ARNOLD’S AGENDA: Jodi Arnold, the designer known for her intricate embellishment and painterly original prints, closed her store in Brooklyn at 347 Atlantic Avenue and Hoyt Street this month, and the fate of her Manhattan store is uncertain. Sources said Arnold is exploring several opportunities even as she continues discussions with existing and potential investors about keeping the business going. Arnold could not be reached for comment Tuesday. Her partner, DeForrest Borders 3rd, declined comment.
Arnold was reportedly affected by the tightening credit picture brought on by the recession. Like other smaller designer businesses, Arnold may be having difficulty obtaining factoring, sources said, although she is believed to be working with wholesale accounts.
Arnold’s store at 56 University Place and Tenth Street was originally conceived as a pop-up shop to run through Dec. 23, 2009. The permanent store subsequently bowed with a lease said to run for one year. Arnold’s label, originally known as Mint by Jodi Arnold when it launched in 1999, was renamed Jodi Arnold in 2007. She collaborated on two capsule collections for The Limited in March and August.
FEMMY HONOREES: The Underfashion Club has named the honorees for the annual 2011 Femmy Awards: Belk Stores; Chantelle, a French bra brand; Clover Group International Ltd., a global supplier; Cupid Intimates, and Jos Berry, founder of trend forecasting firm Concepts Paris. Cupid Intimates will receive the Innovation Award while Berry will be bestowed a Lifetime Achievement Award.
The Femmy Awards honor those individuals and companies that have significantly contributed to the intimate apparel industry and its growth. The gala is scheduled for Feb. 1 at Cipriani 42nd Street in New York. The evening also will feature the eighth annual Student Design Contest showcasing the designs of students at the Fashion Institute of Technology. Attendees will select three student designers to receive cash awards. The theme for the contest will be “Ballet Russes,” inspired by classics such as “Swan Lake” and “Giselle.”
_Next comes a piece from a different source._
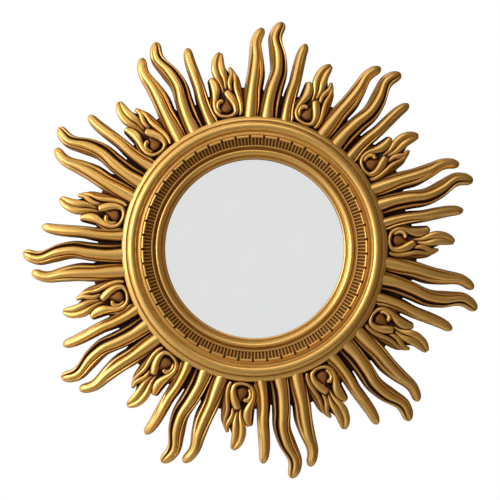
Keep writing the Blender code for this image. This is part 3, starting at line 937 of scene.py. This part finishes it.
fibre = bpy.data.materials.new("fibreboard")
fibre.use_nodes = True
tree = fibre.node_tree
shader = tree.nodes["Principled BSDF"]
shader.inputs["Roughness"].default_value = 0.82
place = tree.nodes.new("ShaderNodeTexCoord").outputs["Object"]
stretch = node_with(tree, "ShaderNodeMapping", Scale=(1, 1, 3.5))
tree.links.new(place, stretch.inputs["Vector"])
strands_of_fibre = node_with(tree, "ShaderNodeTexNoise", Scale=420, Detail=5)
tree.links.new(stretch.outputs["Vector"], strands_of_fibre.inputs["Vector"])
blotch = node_with(tree, "ShaderNodeTexNoise", Scale=14, Detail=3)
tree.links.new(place, blotch.inputs["Vector"])
mixed = sum_of(tree, strands_of_fibre.outputs["Fac"], blotch.outputs["Fac"], 0.7)
level = node_with(tree, "ShaderNodeMapRange", From_Min=0.55, From_Max=1.15)
tree.links.new(mixed, level.inputs["Value"])
tree.links.new(shaded(tree, level.outputs["Result"], FIBRE_SHADES), shader.inputs["Base Color"])
bump = node_with(tree, "ShaderNodeBump", Strength=0.3, Distance=0.2 * MM)
tree.links.new(strands_of_fibre.outputs["Fac"], bump.inputs["Height"])
tree.links.new(bump.outputs["Normal"], shader.inputs["Normal"])
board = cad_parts["back_board"]
board.data.materials.clear()
board.data.materials.append(fibre)

# The keyhole plate and its two countersunk screws are zinc plated steel, let in flush at the top of
# the frame's back. The plating is brushed along the plate and a little spotted.
ZINC_SHADES = ((0.0, (0.52, 0.52, 0.50)), (1.0, (0.70, 0.70, 0.69)))

zinc = bpy.data.materials.new("zinc_plated_steel")
zinc.use_nodes = True
tree = zinc.node_tree
shader = tree.nodes["Principled BSDF"]
shader.inputs["Metallic"].default_value = 1.0
place = tree.nodes.new("ShaderNodeTexCoord").outputs["Object"]
stretch = node_with(tree, "ShaderNodeMapping", Scale=(0.05, 1, 1))
tree.links.new(place, stretch.inputs["Vector"])
brushing = node_with(tree, "ShaderNodeTexNoise", Scale=2600, Detail=2)
tree.links.new(stretch.outputs["Vector"], brushing.inputs["Vector"])
spots = node_with(tree, "ShaderNodeTexNoise", Scale=210, Detail=4)
tree.links.new(place, spots.inputs["Vector"])
worn = sum_of(tree, brushing.outputs["Fac"], spots.outputs["Fac"], 0.6)
dulled = node_with(tree, "ShaderNodeMapRange", From_Min=0.5, From_Max=1.1, To_Min=0.26, To_Max=0.5)
tree.links.new(worn, dulled.inputs["Value"])
tree.links.new(dulled.outputs["Result"], shader.inputs["Roughness"])
tree.links.new(shaded(tree, worn, ZINC_SHADES), shader.inputs["Base Color"])
bump = node_with(tree, "ShaderNodeBump", Strength=0.15, Distance=0.05 * MM)
tree.links.new(brushing.outputs["Fac"], bump.inputs["Height"])
tree.links.new(bump.outputs["Normal"], shader.inputs["Normal"])
for node in ("hanger_plate", "hanger_screw_left", "hanger_screw_right"):
    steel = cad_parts[node]
    steel.data.materials.clear()
    steel.data.materials.append(zinc)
The event will mark the 53rd anniversary of the not-for-profit organization.
THE FAMILY BUSINESS: Ralph Lauren’s nephew, Greg Lauren, is set to launch his own high-end men’s and women’s collection this spring, according to sources. The high-concept designs are hand-sewn by the younger Lauren and already have been picked up by Barneys New York and a select group of top specialty retailers. Up until now, the new designer was better known for his artwork, some of which deconstructed the semiotics of clothing.
WHAT A CONCEPT: Look out for Hussein Chalayan in Paris during couture week in July. He’ll be in town to inaugurate a large-scale exhibition devoted to his designs at Les Arts Décoratifs. Chief curator Pamela Golbin said the London-based designer is emblematic of fashion’s intersection with the art world. And while his approach is surely conceptual, he never forgets that he’s making clothes, she stressed. With set design by Block Architecture, the Chalayan show is slated to open July 7 and run through Nov. 21.
SEVEN UP: Louis Vuitton, which opened a permanent art space atop its Paris flagship on the Champs-Elysées in 2006, will unveil a second L’Espace Louis Vuitton in Tokyo later this month on the seventh floor of its Omotesando flagship. The inaugural expo will be devoted to French artist Xavier Veilhan.
DOUBLE ACT: Gaspard Yurkievich will combine his men’s and women’s fall-winter 2011-12 collections in one show scheduled for Paris Fashion Week in March. The move is part of a new strategy due to be unveiled by the quirky Parisian designer in the same month. Yurkievich launched his men’s ready-to-wear and shoe lines in 2003, five years after introducing his women’s rtw line.